Our company has had the privilege of working with long-term culture-shift projects in a number of industries, not all of them in manufacturing. At first we were simply trying to introduce team skills or problem-solving skills at the client's request. Clients observed the Japanese model and found that the only apparent difference between the Japanese (formidable) successes in productivity and quality and American successes in these areas was in how deeply Japanese factories engaged the entire workforce in process improvement. Compared with American practices, the Japanese were in cross-functional teams doing sophisticated cause-effect analysis and other activities while Americans had isolated employees by rank, function, and shift, with problems stashed away in blame.

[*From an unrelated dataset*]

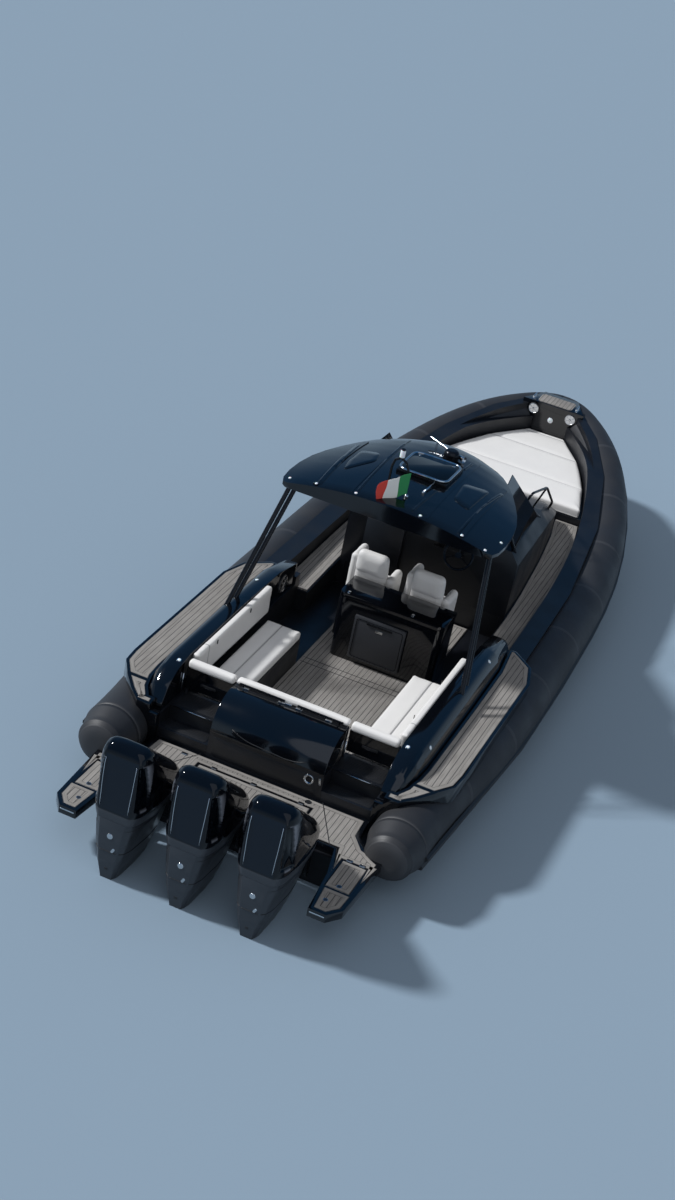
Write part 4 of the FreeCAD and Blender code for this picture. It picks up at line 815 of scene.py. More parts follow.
# The flag: a cloth of three plain upright bands, hung from the hoop's starboard leg by its hoist.
FLAG_TOP = (3.4, -0.098, 2.87)
FLAG_LONG = 0.36
FLAG_TALL = 0.24
u = np.linspace(0, 1, 41)[:, None]
w = np.linspace(0, 1, 25)[None, :]
wave = 0.018 * np.sin(2 * math.pi * (1.6 * u + 0.25 * w)) * u ** 0.7 + 0.010 * np.sin(9.0 * u - 5.0 * w) * u
drop = 0.15 * u ** 1.2 + 0.012 * np.sin(8 * u) * u
flag_at = np.stack(np.broadcast_arrays(
    FLAG_TOP[0] - 0.016 - 0.64 * FLAG_LONG * u, FLAG_TOP[1] + 0.74 * FLAG_LONG * u + wave,
    FLAG_TOP[2] - FLAG_TALL * w - drop), -1)
flag_at[..., 0] -= 0.6 * wave
cloth_flag, tree, out = blank("printed_flag_cloth")
uv_node = add(tree, "ShaderNodeUVMap", {"uv_map": "uv"})
parts = add(tree, "ShaderNodeSeparateXYZ", Vector=uv_node.outputs[0])
first = add(tree, "ShaderNodeMath", {"operation": "GREATER_THAN"}, i0=parts.outputs[0], i1=FLAG_LONG / 3)
second = add(tree, "ShaderNodeMath", {"operation": "GREATER_THAN"}, i0=parts.outputs[0],
             i1=2 * FLAG_LONG / 3)
bands = add(tree, "ShaderNodeMix", {"data_type": "RGBA"}, i0=first.outputs[0], i6=srgb("#2e8a52"),
            i7=srgb("#e4e4e0"))
bands = add(tree, "ShaderNodeMix", {"data_type": "RGBA"}, i0=second.outputs[0], i6=bands.outputs[2],
            i7=srgb("#cf4236"))
weave = add(tree, "ShaderNodeTexNoise", Vector=uv_node.outputs[0], Scale=900.0)
bump = add(tree, "ShaderNodeBump", Height=weave.outputs[0], Distance=0.0003, Strength=0.4)
shader = add(tree, "ShaderNodeBsdfPrincipled", Base_Color=bands.outputs[2], Roughness=0.8,
             Normal=bump.outputs[0])
tree.links.new(shader.outputs[0], out.inputs[0])
uv = np.stack(np.broadcast_arrays(u * FLAG_LONG, w * FLAG_TALL), -1)
flag = piece_of("flag", grid_form(flag_at, wrap_v=False, caps=()), "hull", cloth_flag, uv=uv)
thick = flag.modifiers.new("cloth_thickness", "SOLIDIFY")
thick.thickness = 0.0012

# Stern
# The stern unit has a dark panel with a round shower fitting, a dark rubber line under its curved lid that
# stands for the shade in its finger scoop, and a steel latch between the two rails. Gates and steps carry
# small hardware.
UNIT_FACE = 0.860
PANEL_OUT = 0.003
UNIT_TOP = 1.0505
LATCH_AT = (1.318, 0.03, UNIT_TOP)
RAIL_FOOT_X = 1.300
RAIL_FEET_Y = (0.49, 0.10, -0.09, -0.41)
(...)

But copying the superficialities of another's workculture – whether from another country or from your neighbor across the street – does not work. It did not take long for us to see that we had to look for something else other than how to charter teams. We came to recognize that there are fundamental dynamics going on not immediately visible, nor available to be copied. You cannot copy a site's history or its legacy systems. Nor would you want to.
Yet as you consider the prospect of being globally competitive, you need to consider that somewhere in your plans, you must develop your leaders to understand their roles as culture makers. In so doing, you must ensure their ability to discover legacy systems, perhaps influence the direction of future legacy systems, and in any case, cease ram rodding change and tinkering with, as Ken McGuire calls it, "random acts of continuous improvement."2 The workculture and its legacy systems will carry you through the changes you need, if you heed them.
1 See the excellent review of cost to human and real capital when cultures collide and legacy systems remain buried in "Cultural Due Diligence," by J. Robert Carleton, Training, November 1997, pp. 67-75.
2 John Sheridan quoting Ken McGuire in "Kaizen Blitz," IndustryWeek, October 6, 1997.